3D code data
◇ ◇ ◇ ◇
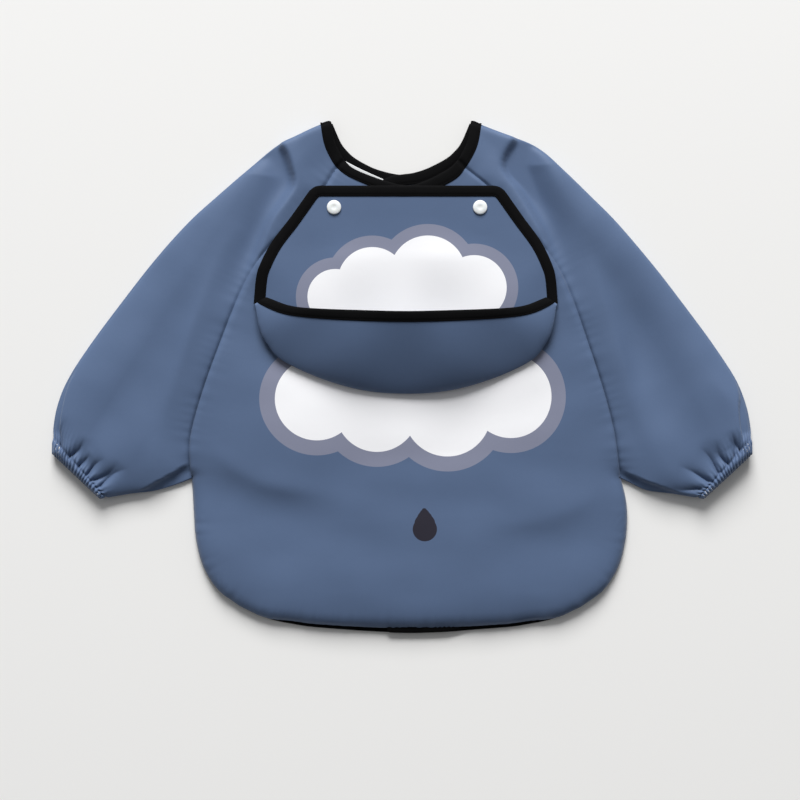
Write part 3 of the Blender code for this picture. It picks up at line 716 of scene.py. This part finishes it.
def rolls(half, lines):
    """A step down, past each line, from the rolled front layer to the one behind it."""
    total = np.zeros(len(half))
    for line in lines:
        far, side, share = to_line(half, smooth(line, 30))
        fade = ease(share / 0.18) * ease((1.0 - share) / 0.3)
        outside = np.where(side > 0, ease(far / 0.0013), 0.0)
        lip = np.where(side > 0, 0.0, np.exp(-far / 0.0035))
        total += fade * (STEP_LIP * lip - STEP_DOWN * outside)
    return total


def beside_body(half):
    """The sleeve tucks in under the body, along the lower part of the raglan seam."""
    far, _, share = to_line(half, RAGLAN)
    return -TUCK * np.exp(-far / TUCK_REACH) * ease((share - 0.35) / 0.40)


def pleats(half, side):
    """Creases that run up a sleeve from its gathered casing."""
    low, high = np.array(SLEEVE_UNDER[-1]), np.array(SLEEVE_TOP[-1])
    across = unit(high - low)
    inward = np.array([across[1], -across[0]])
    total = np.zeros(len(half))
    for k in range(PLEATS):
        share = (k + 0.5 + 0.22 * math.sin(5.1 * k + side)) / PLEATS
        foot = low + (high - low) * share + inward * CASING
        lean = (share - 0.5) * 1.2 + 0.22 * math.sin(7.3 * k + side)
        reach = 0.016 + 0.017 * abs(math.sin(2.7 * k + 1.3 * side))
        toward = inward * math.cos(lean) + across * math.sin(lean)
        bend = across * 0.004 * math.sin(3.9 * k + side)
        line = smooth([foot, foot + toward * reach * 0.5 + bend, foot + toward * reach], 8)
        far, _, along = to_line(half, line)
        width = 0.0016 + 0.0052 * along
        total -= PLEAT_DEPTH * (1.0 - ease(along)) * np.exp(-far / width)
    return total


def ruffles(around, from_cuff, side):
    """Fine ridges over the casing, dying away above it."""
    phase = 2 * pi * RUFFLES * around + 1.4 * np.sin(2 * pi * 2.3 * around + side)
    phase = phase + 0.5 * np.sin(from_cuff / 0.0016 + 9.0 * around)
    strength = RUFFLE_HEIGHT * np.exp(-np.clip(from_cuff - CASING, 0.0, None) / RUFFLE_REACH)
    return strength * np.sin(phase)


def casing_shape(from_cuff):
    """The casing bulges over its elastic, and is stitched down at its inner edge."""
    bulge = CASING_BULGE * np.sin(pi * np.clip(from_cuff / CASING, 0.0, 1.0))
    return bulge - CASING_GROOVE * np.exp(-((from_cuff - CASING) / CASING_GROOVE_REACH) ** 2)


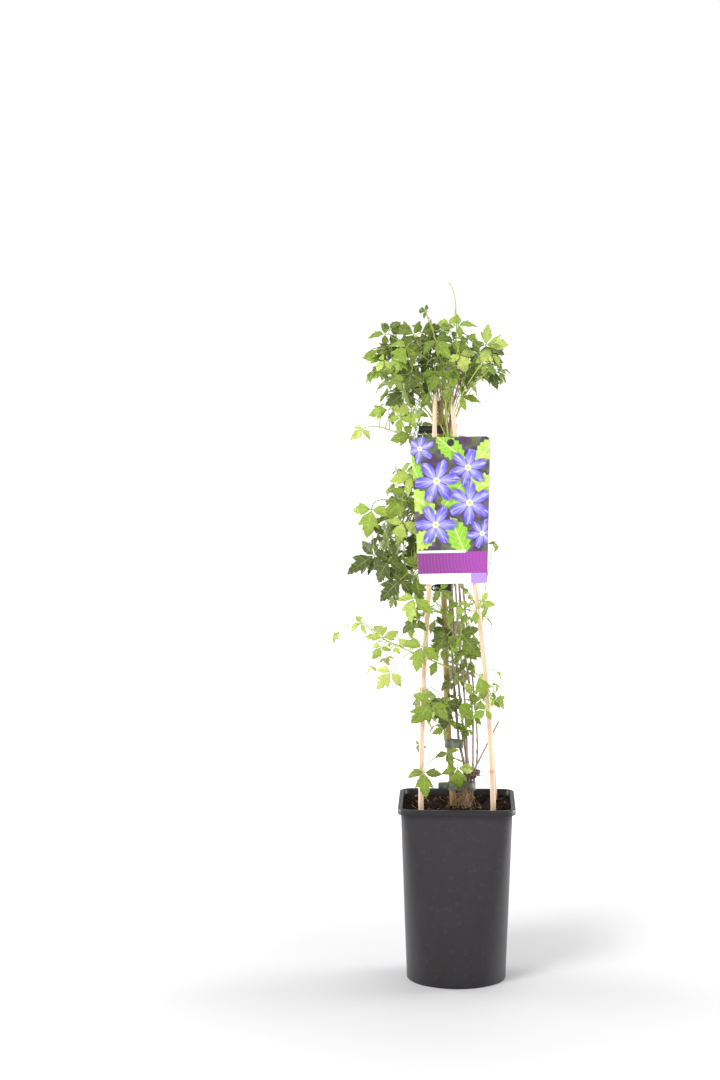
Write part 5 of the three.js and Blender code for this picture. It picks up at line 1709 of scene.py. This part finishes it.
◇ ◇ ◇ ◇
* WHAT THE TASK ASKS
Begin at the first line of the records above and quote every line verbatim through the one that contains "return -TUCK *".

* TASK RESPONSE
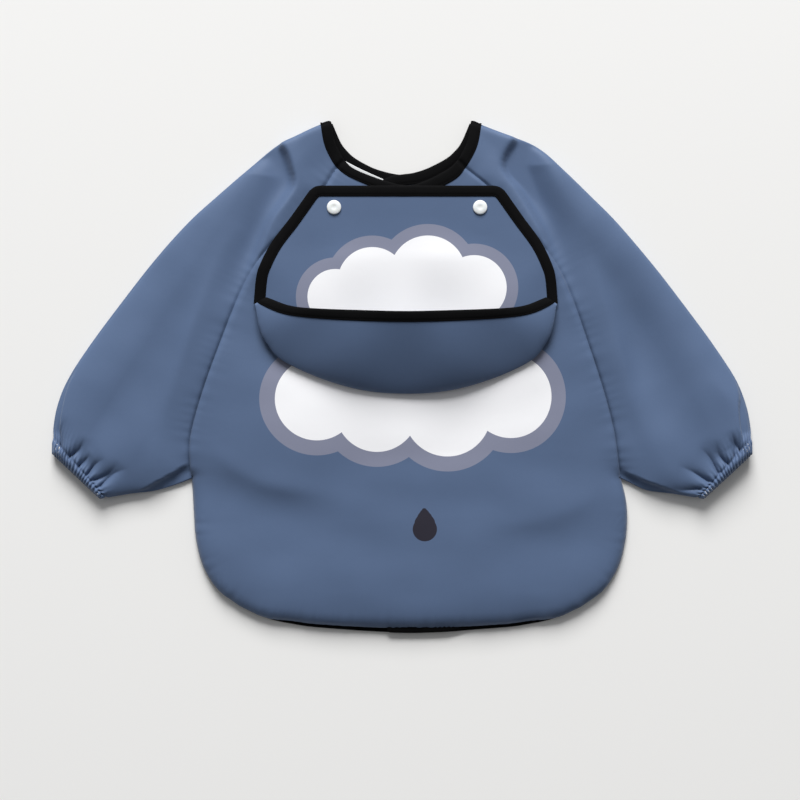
Write part 3 of the Blender code for this picture. It picks up at line 716 of scene.py. This part finishes it.
def rolls(half, lines):
    """A step down, past each line, from the rolled front layer to the one behind it."""
    total = np.zeros(len(half))
    for line in lines:
        far, side, share = to_line(half, smooth(line, 30))
        fade = ease(share / 0.18) * ease((1.0 - share) / 0.3)
        outside = np.where(side > 0, ease(far / 0.0013), 0.0)
        lip = np.where(side > 0, 0.0, np.exp(-far / 0.0035))
        total += fade * (STEP_LIP * lip - STEP_DOWN * outside)
    return total


def beside_body(half):
    """The sleeve tucks in under the body, along the lower part of the raglan seam."""
    far, _, share = to_line(half, RAGLAN)
    return -TUCK * np.exp(-far / TUCK_REACH) * ease((share - 0.35) / 0.40)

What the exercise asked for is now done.